Despertai!: Que sugeriria que crianças ou jovens muito deprimidos fizessem?
McKnew: Que falassem com seus pais a respeito. Este negócio de detectar a depressão é algo sério, porque, em geral, as crianças ou jovens são os únicos que sabem que estão deprimidos. Os pais e os professores geralmente não detectam isso. Tenho visto adolescentes que se dirigiram a seus pais e disseram: “Estou deprimido, preciso de ajuda”, e a obtiveram.
Despertai!: Como é que um genitor pode ajudar uma criança ou jovem deprimido?

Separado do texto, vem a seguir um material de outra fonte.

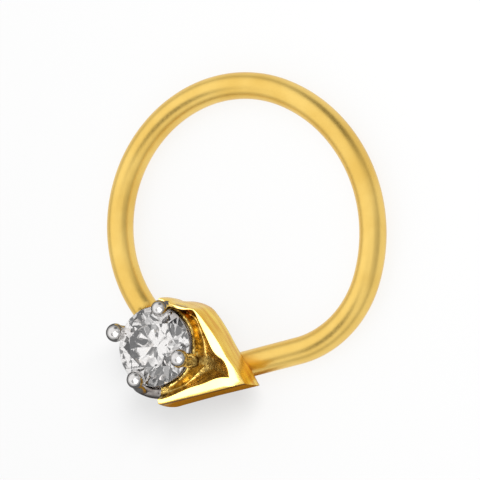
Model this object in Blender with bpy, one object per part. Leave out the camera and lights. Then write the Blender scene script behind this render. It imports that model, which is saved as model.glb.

McKnew: Se a depressão parece debilitante, então não é para ser tratada em casa, assim como uma pneumonia não seria. Uma depressão debilitante deve ser submetida a um profissional, porque talvez haja necessidade de medicação. Utilizamos a medicação em bem mais da metade de nossos casos, até mesmo em crianças de cinco anos. Tentamos também reajustar o modo de pensar da criança ou do jovem. E a depressão pode muito bem ser tratada por esses meios.
Despertai!: Se não for uma doença debilitante, que pode fazer um genitor?
McKnew: Fazer um honesto exame de si mesmo e de sua família. Será que houve alguma grave perda a enfrentar, e a respeito da qual se precisa conversar? Quando ocorrem perdas, não menospreze a tristeza da criança ou do jovem. Permita-lhe a liberdade de atravessar seu período de pesar. Dê à criança ou jovem deprimido especial dose de atenção, de elogios e de apoio emocional. Gaste tempo extra a sós com ele. O seu caloroso envolvimento é a melhor forma de tratamento.